Learn · Basics

What Is Mobile Data?

An accessible explainer of what we actually mean when we say “mobile data” — for anyone who has nodded along without being entirely sure.

A simple working definition

Mobile data is the ability of a phone, tablet, or other portable device to reach the internet through a mobile network rather than through Wi-Fi. When a phone is described as being “online” outside the home, it is almost always using mobile data to do so.

Mobile data versus Wi-Fi

Both connect a device to the wider internet. The main differences are who provides the link, who pays for it, and how it is shared. Wi-Fi uses a local router connected to a fixed line, typically inside a single building. Mobile data uses a cellular network shared by everyone in range of the same tower.

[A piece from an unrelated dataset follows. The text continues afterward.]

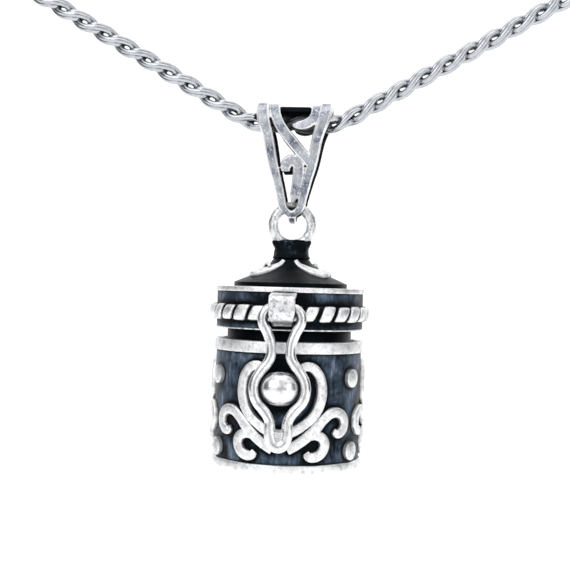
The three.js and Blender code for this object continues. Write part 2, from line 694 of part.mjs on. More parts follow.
const middle = HINGE_KNUCKLE_LENGTH / 2;
const cupLeafTopZ = hinge.z - knuckleRadius - HINGE_SIDE_GAP;
add('lid_hinge_leaf', 'polished', hingeLeaf([[-middle, middle]], lidRadius,
  lidWallFootZ, ropeFootZ - SOLDER_GAP, -middle, middle));
add('cup_hinge_leaf', 'polished', hingeLeaf(
  [[-leafHalf, -middle - HINGE_SIDE_GAP], [middle + HINGE_SIDE_GAP, leafHalf]], cupBandRadius,
  cupLeafTopZ - HINGE_LEAF_HEIGHT, cupLeafTopZ, -leafHalf, leafHalf));
add('hinge_pin', 'polished', barX(pinRadius, -leafHalf - HINGE_PIN_HEAD, leafHalf + HINGE_PIN_HEAD,
  hinge.y, hinge.z));

export default locket;
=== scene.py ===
"""A silver prayer-box locket on its chain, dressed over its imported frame."""

import json
import logging
import math
from collections.abc import Callable, Iterable
from dataclasses import dataclass, field
from enum import Enum

import bpy
from mathutils import Matrix, Vector

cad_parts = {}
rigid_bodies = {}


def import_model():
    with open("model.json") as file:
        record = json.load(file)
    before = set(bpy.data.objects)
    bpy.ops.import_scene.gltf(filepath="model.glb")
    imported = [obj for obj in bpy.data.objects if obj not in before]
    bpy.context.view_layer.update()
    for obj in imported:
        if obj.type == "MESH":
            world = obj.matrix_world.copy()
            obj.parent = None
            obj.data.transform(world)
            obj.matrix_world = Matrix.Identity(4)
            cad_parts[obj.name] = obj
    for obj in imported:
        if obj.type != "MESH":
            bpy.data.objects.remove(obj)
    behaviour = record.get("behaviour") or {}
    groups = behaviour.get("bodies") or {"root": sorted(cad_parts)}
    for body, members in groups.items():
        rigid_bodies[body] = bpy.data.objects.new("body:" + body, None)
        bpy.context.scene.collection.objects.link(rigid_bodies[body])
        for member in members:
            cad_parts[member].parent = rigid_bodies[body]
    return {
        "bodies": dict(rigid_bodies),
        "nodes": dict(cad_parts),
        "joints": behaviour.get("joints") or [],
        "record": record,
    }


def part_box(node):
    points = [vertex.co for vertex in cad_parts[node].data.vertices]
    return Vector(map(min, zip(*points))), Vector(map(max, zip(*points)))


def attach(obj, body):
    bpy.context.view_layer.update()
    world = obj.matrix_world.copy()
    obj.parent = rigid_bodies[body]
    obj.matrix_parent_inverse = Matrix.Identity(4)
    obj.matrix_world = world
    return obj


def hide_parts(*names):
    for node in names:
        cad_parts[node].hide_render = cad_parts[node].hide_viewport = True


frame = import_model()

log = logging.getLogger("locket")

MM = 0.001
Point2 = tuple[float, float]
Placer = Callable[[float, float, float], Vector]


# ------------------------------------------------------------------ bench operations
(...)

That sharing model is why mobile data often feels different at a busy event versus an empty side street, even when the signal indicator looks identical.

Where the cost actually comes from

Mobile data is not free for the network to deliver: every byte uses radio time, equipment cycles, and onward bandwidth. The pricing structures around mobile data — including the everyday concept of an internet recharge — are essentially a way of fairly distributing the cost of those shared resources between many users.

Why people care about understanding it

Understanding what mobile data is — even loosely — changes the questions people ask. Instead of "is it broken?" the question becomes "is it congested, weakly covered, or just an app behaving oddly?" That shift in framing is most of the value of an explainer like this one.